I have read Vattel in French.

So have a lot of people. Irrelevant.

You have an OPINION. It is not fact, and most disagree with it.

Supplication to the opinion of the masses is a fallacy known as "argumentum ad populum." Intelligent people know that something is not true just because large numbers of people believe it to be true. Truth is not decided by consensus.

And now I must tackle your subsequent massive run on sentence which contains numerous faults and fallacies.

In order to accept your opinion one must agree that Vattel meant BOTH parents,

I could write an essay on this topic alone. Your first mistake is assuming Vattel is the only source for this concept or understanding. You are so ignorant of history that I have to explain it from the ground up, from the Latin "Patria" means land of my Father" and Greek all the way to the present. Suffice it to say, the two parent aspect was a consequence of the need to have the father be a citizen, because the mother was automatically of the same citizenship as the father. This was originally the common law, but later codified by Congress. This was not changed until the Cable act of 1922, And further strengthened by the Women's citizenship act of 1934.

And that rebuttal of your point only touched the surface. I could keep citing documents and history further, but I have to limit my responses if I am ever to finish this message.

which is not necessarily true since he believed rights came from the father,

And yet he said "Les Naturels ou indigènes font ceux qui font nés dans le pays de Parens Citoyens.". Note the plural form of the word "Parent" and the word "citizen".
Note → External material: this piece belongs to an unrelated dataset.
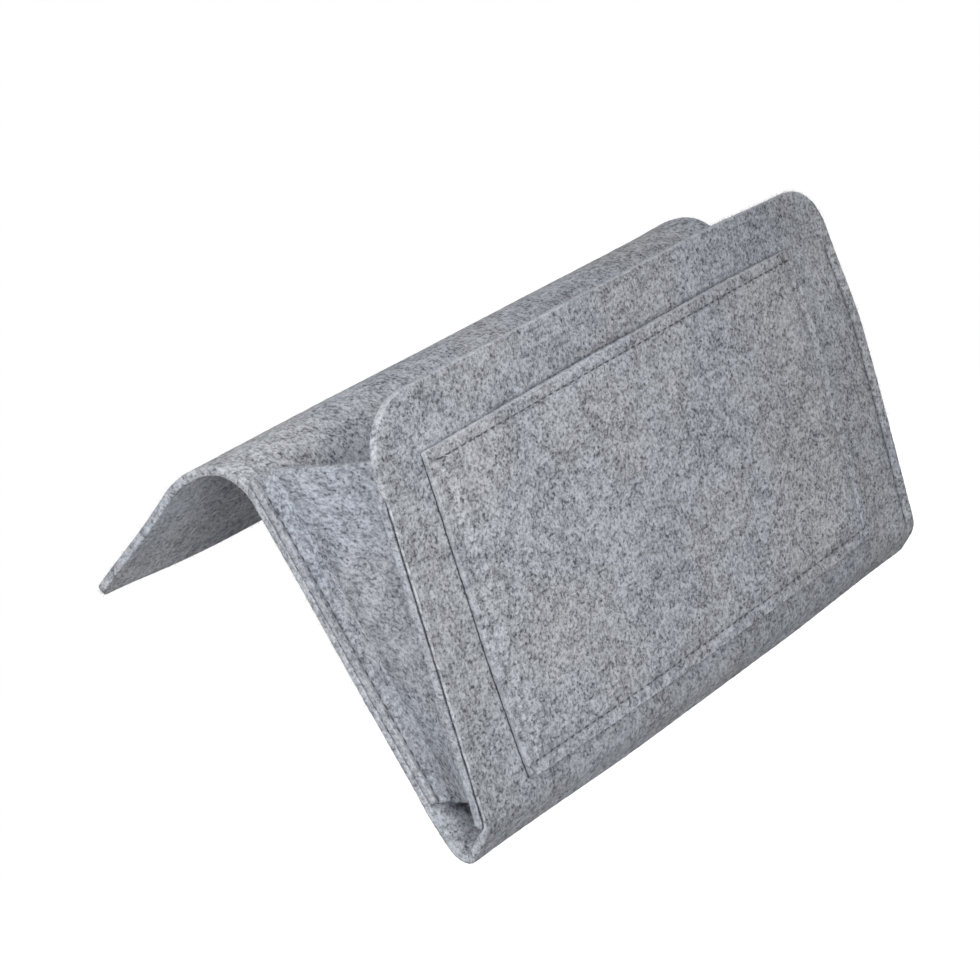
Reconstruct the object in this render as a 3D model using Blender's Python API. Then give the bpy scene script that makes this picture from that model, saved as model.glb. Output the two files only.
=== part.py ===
"""Hanging storage organizer: a felt caddy whose flap lies under a mattress and whose bag hangs beside it.

One strip of felt makes the flap, the top bend, the back panel, the bottom fold and the front panel.
Two gussets close the bag's sides, and a slip pocket is sewn on the front panel.
X runs along the width, +Y points under the mattress, +Z is up. The origin is on the flap's upper face.
"""

import math

import bmesh
import bpy
from mathutils import Vector

# Felt and width
felt = 0.0036
organizer_width = 0.320
clearance = 0.0003

# Mattress flap and top bend, from the flap's free edge to the back panel
flap_length = 0.068
flap_droop_deg = 17.5
flap_corner_radius = 0.005
crest_radius = 0.050
crest_turn_deg = 32.5
bend_radius = 0.020

# Back panel and bottom fold
back_height = 0.1275
heel_sweep_radius = 0.150
heel_sweep_deg = 8.0
fold_radius = 0.0055
toe_length = 0.0088
toe_rise_deg = 28.0
toe_radius = 0.010

# Front panel
front_lean_deg = 16.5
front_height = 0.1606
front_corner_radius = 0.030

# Slip pocket on the front panel
pocket_left_margin = 0.0242
pocket_right_margin = 0.0388
pocket_top_margin = 0.0224
pocket_bottom_margin = 0.0042
pocket_mouth_gape = 0.003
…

you must also believe that this was the common understanding at time of writing of the Constitution and that the common law in practice among the states drew more from Vattel than England,

Geeze, I could write an essay on this part too! First of all, to assume that the Founders simply copied everything about English law is just wrong. The Founders copied the basic framework and rejected many of the principles such as eternal allegiance to the crown and the establishment of the Church of England.

James Madison himself flatly states that we did not adopt wholesale the principles of the English Common law.

What could the Convention have done? If they had in general terms declared the Common law to be in force, they would have broken in upon the legal Code of every State in the most material points: they wd. have done more, they would have brought over from G.B. a thousand heterogeneous & antirepublican doctrines, and even the ecclesiastical Hierarchy itself, for that is a part of the Common law. If they had undertaken a discrimination, they must have formed a digest of laws, instead of a Constitution.”

The principles which outlined our declaration of Independence were completely contrary to English law, but dovetail neatly with the Principles outlined by Vattel.

Given that it was against the very law of English Subjectship to break away from the King, do you think we felt obliged to adhered to it in it's other particulars?

and you must believe that such definition has remained unchanged through time.

The meaning of constitutional terms does not change. If the words are permitted to be redefined, then they will cease to have any meaning or purpose even. The document then becomes useless. Congress has no power to re-define constitutional terms, and neither do the courts. Only a constitutional amendment can change constitutional law.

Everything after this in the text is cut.